What is asked: What lies from the line containing "for item in" through the line containing "before = set(bpy.data.objects)"? Print exactly those lines, with both ends, and no others.

Start of Source material

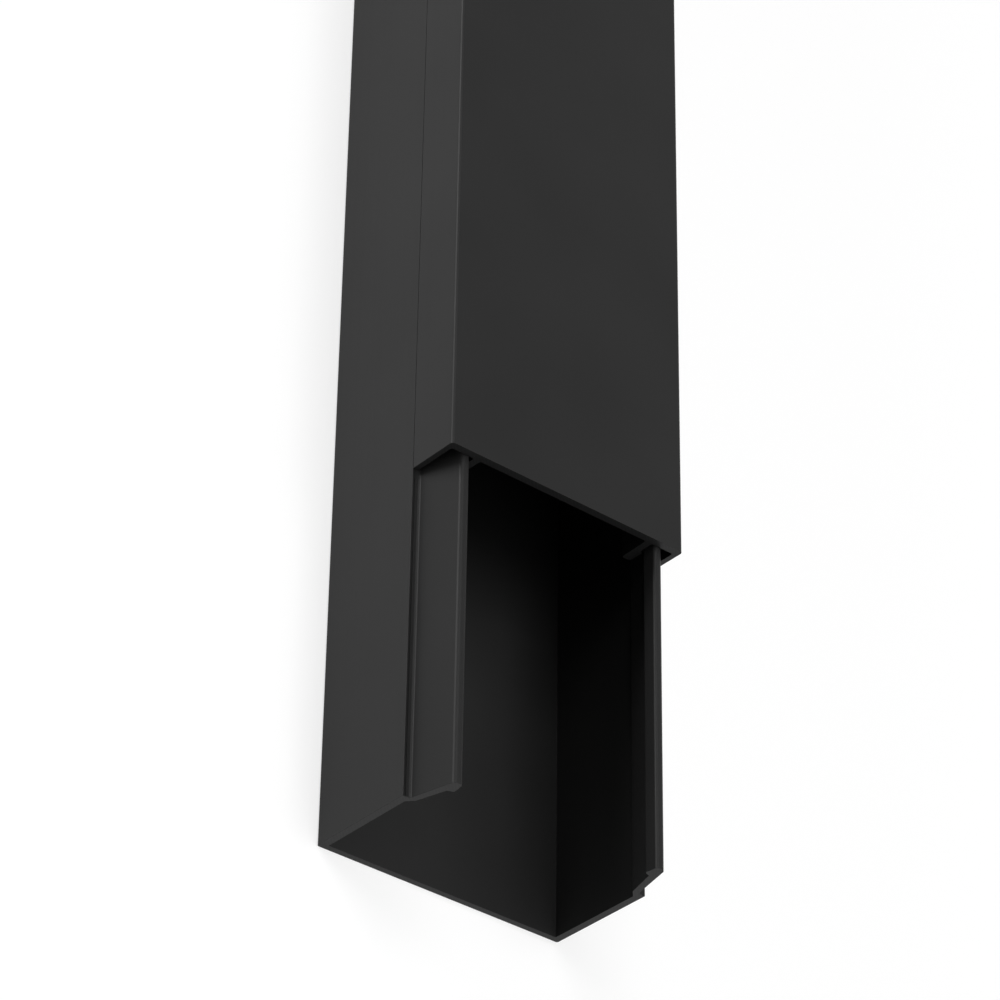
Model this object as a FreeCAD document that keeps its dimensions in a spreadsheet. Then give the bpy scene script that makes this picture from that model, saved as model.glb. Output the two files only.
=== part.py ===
import FreeCAD, Part
import os
import Sketcher

# A cord cover raceway: two extruded lengths of black rigid PVC, in millimetres.
# The base channel lies on its flat back, width along X, length along Y, open side up.
# The cover snaps over the channel's two upper walls and can slide along them.
# The origin is the middle of the base's back face.

SIZES = [
    # the whole raceway, and how far the cover is slid back from the channel's near end
    ("overall_width", 40.0),
    ("overall_depth", 25.4),
    ("base_length", 400.0),
    ("cover_length", 400.0),
    ("cover_setback", 48.6),
    # walls of the base channel; the upper one, measured level at its foot and under the barb
    ("floor_wall", 1.0),
    ("side_wall", 1.15),
    ("upper_wall", 0.98),
    ("neck_wall", 1.2),
    # shoulder under the cover's leg, with a shallow groove behind its lip
    ("shoulder_width", 1.12),
    ("lip_width", 0.12),
    ("groove_width", 0.3),
    ("groove_depth", 0.1),
    # leaning neck of the upper wall, and the inner step that leads to it
    ("neck_height", 4.45),
    ("upper_lean", 1.57),
    ("step_drop", 1.05),
    ("step_height", 1.0),
    # barbed head on top of the neck
    ("head_height", 2.4),
    ("head_width", 1.29),
    ("nose_reach", 0.3),
    ("nose_drop", 2.05),
    # walls of the cover
    ("face_wall", 1.2),
    ("leg_wall", 0.85),
    # hooked finger inside the cover
    ("finger_root", 1.15),
    ("finger_tip", 0.95),
    ("hook_reach", 0.6),
    ("hook_height", 0.25),
    ("hook_length", 2.5),
    ("hook_taper", 0.1),
    # clearances: under the cover, beside the barbs and between the barbs
    ("seat_gap", 0.05),
    ("latch_gap", 0.25),
    ("catch_gap", 0.15),
    # rounded corners
    ("back_radius", 0.3),
    ("floor_radius", 0.1),
    ("lip_radius", 0.06),
    ("foot_radius", 0.4),
    ("head_radius", 0.7),
    ("crown_radius", 0.5),
    ("nose_radius", 0.3),
    ("inside_radius", 0.3),
    ("face_radius", 0.55),
    ("leg_radius", 0.1),
    ("hook_radius", 0.12),
    ("toe_radius", 0.35),
]

doc = FreeCAD.newDocument("raceway")
sheet = doc.addObject("Spreadsheet::Sheet", "size")
for row, (alias, value) in enumerate(SIZES, start=1):
    sheet.set("A%d" % row, alias)
    sheet.set("B%d" % row, str(value))
    sheet.setAlias("B%d" % row, alias)
doc.recompute()

# Heights above the back face and distances from the middle that both pieces share.
HALF_WIDTH = "size.overall_width / 2"
HEAD_TOP = "(size.overall_depth - size.face_wall - size.seat_gap)"
BARB_UNDER = "(" + HEAD_TOP + " - size.head_height)"
SHOULDER = "(" + BARB_UNDER + " - size.neck_height)"
LEAN_RATE = "(size.upper_lean / (size.neck_height + size.head_height))"
HEAD_OUTER = "(" + HALF_WIDTH + " - size.shoulder_width - size.upper_lean)"
NOSE = "(" + HEAD_OUTER + " - size.head_width - size.nose_reach)"

# In an outline, SAME keeps the value of the corner before and MIDDLE lies on an axis.
SAME = "same"
MIDDLE = "middle"


def origin_plane(body, role):
    for feature in body.Origin.OriginFeatures:
        if feature.Role == role:
            return feature


def half_section(body, name, corners):
    """Draw a closed outline from corners given as (name, distance across, height)."""
    sketch = body.newObject("Sketcher::SketchObject", name)
    sketch.AttachmentSupport = [(origin_plane(body, "XZ_Plane"), "")]
    sketch.MapMode = "FlatFace"
    points = []
    for _, *rules in corners:
        place = []
        for axis, rule in enumerate(rules):
            if rule == SAME:
                place.append(points[-1][axis])
            elif rule == MIDDLE:
                place.append(0.0)
            else:
                place.append(float(sketch.evalExpression(rule)))
        points.append(FreeCAD.Vector(place[0], place[1], 0))
    for line, start in enumerate(points):
        end = points[(line + 1) % len(points)]
        sketch.addGeometry(Part.LineSegment(start, end), False)
    for line in range(len(points)):
        following = (line + 1) % len(points)
        sketch.addConstraint(Sketcher.Constraint("Coincident", line, 2, following, 1))
    for line, (corner, across, up) in enumerate(corners):
        if across == MIDDLE:
            sketch.addConstraint(Sketcher.Constraint("PointOnObject", line, 1, -2))
        elif across == SAME:
            sketch.addConstraint(Sketcher.Constraint("Vertical", line - 1))
        else:
            dimension(sketch, "DistanceX", line, corner + "_across", across)
        if up == MIDDLE:
            sketch.addConstraint(Sketcher.Constraint("PointOnObject", line, 1, -1))
        elif up == SAME:
            sketch.addConstraint(Sketcher.Constraint("Horizontal", line - 1))
        else:
            dimension(sketch, "DistanceY", line, corner + "_up", up)
    doc.recompute()
    return sketch


def dimension(sketch, kind, line, name, rule):
    """Dimension the start of a line from the origin and bind it to the sheet."""
    start = sketch.evalExpression(rule)
    mark = sketch.addConstraint(Sketcher.Constraint(kind, -1, 1, line, 1, float(start)))
    sketch.renameConstraint(mark, name)
    sketch.setExpression("Constraints." + name, rule)


def extrude_both_sides(body, sketch, length):
    """Pad the half section along the stock, half each way, and mirror it."""
    pad = body.newObject("PartDesign::Pad", sketch.Name + "_pad")
    pad.Profile = sketch
    pad.SideType = "Symmetric"
    pad.setExpression("Length", length)
    doc.recompute()
    mirror = body.newObject("PartDesign::Mirrored", sketch.Name + "_mirror")
    mirror.Originals = [pad]
    mirror.MirrorPlane = (origin_plane(body, "YZ_Plane"), [""])
    body.Tip = mirror
    doc.recompute()
    return mirror


def round_corners(body, sketch, corners, radius, names):
    """Round the long edges at the named corners of the outline, on both sides."""
    places = []
    for line, (corner, _, _) in enumerate(corners):
        if corner in names:
            places.append(sketch.getPoint(line, 1))
    base = body.Tip
    edges = []
    for number, edge in enumerate(base.Shape.Edges, start=1):
        middle = edge.CenterOfMass
        lengthwise = len(edge.Vertexes) == 2 and edge.BoundBox.YLength > 0.99 * edge.Length
        for place in places:
            offset = abs(abs(middle.x) - place.x) + abs(middle.z - place.y)
            if lengthwise and offset < 1e-4:
                edges.append("Edge%d" % number)
    fillet = body.newObject("PartDesign::Fillet", sketch.Name + "_" + "_".join(names))
    fillet.Base = (base, edges)
    fillet.setExpression("Radius", radius)
    body.Tip = fillet
    doc.recompute()


# Base channel: one extruded U with thin leaning upper walls. Each ends in a head whose
# barb points inwards, and the cover's leg stands on the shoulder outside it.
base = doc.addObject("PartDesign::Body", "base_channel")
base.Label = "base_channel"
base_corners = [
    ("back_middle", MIDDLE, MIDDLE),
    ("back_edge", HALF_WIDTH, SAME),
    ("lip_edge", SAME, SHOULDER),
    ("lip_inner", HALF_WIDTH + " - size.lip_width", SAME),
    ("groove_low", HALF_WIDTH + " - size.lip_width - size.groove_width", SHOULDER + " - size.groove_depth"),
    ("groove_inner", SAME, SHOULDER),
    ("wall_foot", HALF_WIDTH + " - size.shoulder_width", SAME),
    ("head_outer", HEAD_OUTER, HEAD_TOP),
    ("crown", HEAD_OUTER + " - size.head_width", SAME),
    ("nose", NOSE, HEAD_TOP + " - size.nose_drop"),
    (
        "barb_root",
        HALF_WIDTH + " - size.shoulder_width - size.neck_height * " + LEAN_RATE + " - size.neck_wall",
        BARB_UNDER,
    ),
    (
        "step_top",
        HALF_WIDTH + " - size.shoulder_width - (size.step_height - size.step_drop) * " + LEAN_RATE
        + " - size.upper_wall",
        SHOULDER + " - size.step_drop + size.step_height",
    ),
    ("step_low", HALF_WIDTH + " - size.side_wall", SHOULDER + " - size.step_drop"),
    ("floor_edge", SAME, "size.floor_wall"),
    ("floor_middle", MIDDLE, SAME),
]
base_sketch = half_section(base, "base_section", base_corners)
extrude_both_sides(base, base_sketch, "size.base_length")
round_corners(base, base_sketch, base_corners, "size.back_radius", ["back_edge"])
round_corners(base, base_sketch, base_corners, "size.lip_radius", ["lip_edge"])
# The foot's round stays on the flat strip between the groove and the wall.
FOOT_ROUND = "min(size.foot_radius; size.shoulder_width - size.lip_width - size.groove_width)"
round_corners(base, base_sketch, base_corners, FOOT_ROUND, ["wall_foot"])
round_corners(base, base_sketch, base_corners, "size.head_radius", ["head_outer"])
round_corners(base, base_sketch, base_corners, "size.crown_radius", ["crown"])
round_corners(base, base_sketch, base_corners, "size.nose_radius", ["nose"])
round_corners(base, base_sketch, base_corners, "size.inside_radius", ["step_top", "step_low"])
round_corners(base, base_sketch, base_corners, "size.floor_radius", ["floor_edge"])

# Cover: one extruded wide U. Its legs stand on the channel's shoulders, flush with the
# sides, and its two fingers hang inside the heads and hook under their barbs.
cover = doc.addObject("PartDesign::Body", "cover")
cover.Label = "cover"
FACE_UNDER = "size.overall_depth - size.face_wall"
FINGER_OUTER = "(" + NOSE + " - size.latch_gap)"
HOOK_NECK = "(" + HEAD_TOP + " - size.nose_drop - size.catch_gap)"
HOOK_POINT = "(" + HOOK_NECK + " - size.hook_height)"
cover_corners = [
    ("face_middle", MIDDLE, "size.overall_depth"),
    ("face_edge", HALF_WIDTH, SAME),
    ("leg_outer", SAME, SHOULDER + " + size.seat_gap"),
    ("leg_inner", HALF_WIDTH + " - size.leg_wall", SAME),
    ("leg_root", SAME, FACE_UNDER),
    ("finger_outer_root", FINGER_OUTER, SAME),
    ("hook_neck", SAME, HOOK_NECK),
    ("hook_point", FINGER_OUTER + " + size.hook_reach", HOOK_POINT),
    ("hook_toe", FINGER_OUTER + " + size.hook_reach - size.hook_taper", HOOK_POINT + " - size.hook_length"),
    ("finger_end", FINGER_OUTER + " - size.finger_tip", SAME),
    ("finger_inner_root", FINGER_OUTER + " - size.finger_root", FACE_UNDER),
    ("under_middle", MIDDLE, SAME),
]
cover_sketch = half_section(cover, "cover_section", cover_corners)
extrude_both_sides(cover, cover_sketch, "size.cover_length")
round_corners(cover, cover_sketch, cover_corners, "size.face_radius", ["face_edge"])
round_corners(cover, cover_sketch, cover_corners, "size.leg_radius", ["leg_outer", "leg_inner"])
round_corners(
    cover, cover_sketch, cover_corners, "size.inside_radius",
    ["leg_root", "finger_outer_root", "finger_inner_root"],
)
round_corners(cover, cover_sketch, cover_corners, "size.hook_radius", ["hook_point"])
round_corners(cover, cover_sketch, cover_corners, "size.toe_radius", ["hook_toe", "finger_end"])
# The cover is shown slid back from the channel's near end.
cover.setExpression(
    "Placement.Base.y",
    "size.cover_setback + (size.cover_length - size.base_length) / 2",
)
doc.recompute()

for item in doc.Objects:
    if "Invalid" in item.State or "Error" in item.State:
        raise RuntimeError(item.Name + " did not build: " + str(item.State))
os.makedirs("parts", exist_ok=True)
for body in (base, cover):
    shape = body.Shape
    if shape.isNull() or not shape.isValid() or len(shape.Solids) != 1:
        raise RuntimeError(body.Label + " is not one valid solid")
    shape.exportStep("parts/" + body.Label + ".step")
    print(body.Label, "volume", round(shape.Volume / 1000, 2), "cm3", shape.BoundBox)
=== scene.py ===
import math

import bmesh
import bpy
from mathutils import Matrix, Vector


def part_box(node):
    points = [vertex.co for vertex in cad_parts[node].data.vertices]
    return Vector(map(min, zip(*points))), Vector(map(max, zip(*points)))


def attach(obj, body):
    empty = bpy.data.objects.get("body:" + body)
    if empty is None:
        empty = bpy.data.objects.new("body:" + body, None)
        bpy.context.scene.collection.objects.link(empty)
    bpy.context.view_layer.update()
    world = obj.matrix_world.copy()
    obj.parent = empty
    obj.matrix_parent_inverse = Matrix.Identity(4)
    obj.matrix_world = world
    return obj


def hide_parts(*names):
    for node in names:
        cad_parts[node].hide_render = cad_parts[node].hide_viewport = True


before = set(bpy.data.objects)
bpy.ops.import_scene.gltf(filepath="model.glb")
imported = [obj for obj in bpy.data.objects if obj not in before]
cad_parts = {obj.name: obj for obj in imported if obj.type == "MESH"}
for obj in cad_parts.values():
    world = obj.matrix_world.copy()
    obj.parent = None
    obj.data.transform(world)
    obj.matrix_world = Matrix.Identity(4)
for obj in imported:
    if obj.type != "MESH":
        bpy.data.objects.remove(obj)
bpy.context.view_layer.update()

# Base channel: the half that is taped or screwed to the wall, a U of black rigid PVC that comes
# out of the die as one long profile and is sawn to length. Its thin upper walls lean inwards and
# end in the barbs that hold the cover.
mm = 0.001
base_low, base_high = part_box("base_channel")
cover_low, cover_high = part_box("cover")
half_width = base_high.x
head_top = base_high.z
floor_wall = 1.0 * mm
side_wall = 1.15 * mm
upper_wall = 0.98 * mm  # level, at the foot of the leaning wall
neck_wall = 1.2 * mm  # level, under the barb
seat_gap = 0.05 * mm  # between the shoulder and the cover's leg
shoulder = cover_low.z - seat_gap
shoulder_width = 1.12 * mm
lip_width = 0.12 * mm  # a fine lip along the shoulder's outer edge, with a groove beside it
groove_width = 0.3 * mm
groove_depth = 0.1 * mm
upper_lean = 1.57 * mm  # how far the upper wall leans in between the shoulder and its top
step_drop = 1.05 * mm  # from the shoulder down to the foot of the step inside the wall
step_height = 1.0 * mm
head_height = 2.4 * mm
head_width = 1.29 * mm
nose_reach = 0.3 * mm  # how far the barb's nose stands in past the head
nose_drop = 2.05 * mm  # from the head's top down to the nose
back_round = 0.3 * mm
lip_round = 0.06 * mm
wall_foot_round = 0.4 * mm
head_outer_round = 0.7 * mm
head_inner_round = 0.5 * mm
nose_round = 0.3 * mm
inside_round = 0.3 * mm
floor_round = 0.03 * mm

barb_under = head_top - head_height
lean_rate = upper_lean / (head_top - shoulder)
head_outer = half_width - shoulder_width - upper_lean
nose = head_outer - head_width - nose_reach
groove_inner = half_width - lip_width - groove_width
step_low = shoulder - step_drop
step_top = step_low + step_height
wall_foot = half_width - shoulder_width

# Half of the section, from the middle of the back round to the middle of the floor:
# each corner is (distance across, height, radius of its round).
base_corners = [
    (0, 0, 0),
    (half_width, 0, back_round),
    (half_width, shoulder, lip_round),
    (half_width - lip_width, shoulder, 0),
    (groove_inner, shoulder - groove_depth, 0),
    (groove_inner, shoulder, 0),
    (wall_foot, shoulder, wall_foot_round),
    (head_outer, head_top, head_outer_round),
    (head_outer - head_width, head_top, head_inner_round),
    (nose, head_top - nose_drop, nose_round),
    (wall_foot - (barb_under - shoulder) * lean_rate - neck_wall, barb_under, 0),
    (wall_foot - (step_top - shoulder) * lean_rate - upper_wall, step_top, inside_round),
    (half_width - side_wall, step_low, inside_round),
    (half_width - side_wall, floor_wall, floor_round),
    (0, floor_wall, 0),
]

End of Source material

Answer in full:
for item in doc.Objects:
    if "Invalid" in item.State or "Error" in item.State:
        raise RuntimeError(item.Name + " did not build: " + str(item.State))
os.makedirs("parts", exist_ok=True)
for body in (base, cover):
    shape = body.Shape
    if shape.isNull() or not shape.isValid() or len(shape.Solids) != 1:
        raise RuntimeError(body.Label + " is not one valid solid")
    shape.exportStep("parts/" + body.Label + ".step")
    print(body.Label, "volume", round(shape.Volume / 1000, 2), "cm3", shape.BoundBox)
=== scene.py ===
import math

import bmesh
import bpy
from mathutils import Matrix, Vector


def part_box(node):
    points = [vertex.co for vertex in cad_parts[node].data.vertices]
    return Vector(map(min, zip(*points))), Vector(map(max, zip(*points)))


def attach(obj, body):
    empty = bpy.data.objects.get("body:" + body)
    if empty is None:
        empty = bpy.data.objects.new("body:" + body, None)
        bpy.context.scene.collection.objects.link(empty)
    bpy.context.view_layer.update()
    world = obj.matrix_world.copy()
    obj.parent = empty
    obj.matrix_parent_inverse = Matrix.Identity(4)
    obj.matrix_world = world
    return obj


def hide_parts(*names):
    for node in names:
        cad_parts[node].hide_render = cad_parts[node].hide_viewport = True


before = set(bpy.data.objects)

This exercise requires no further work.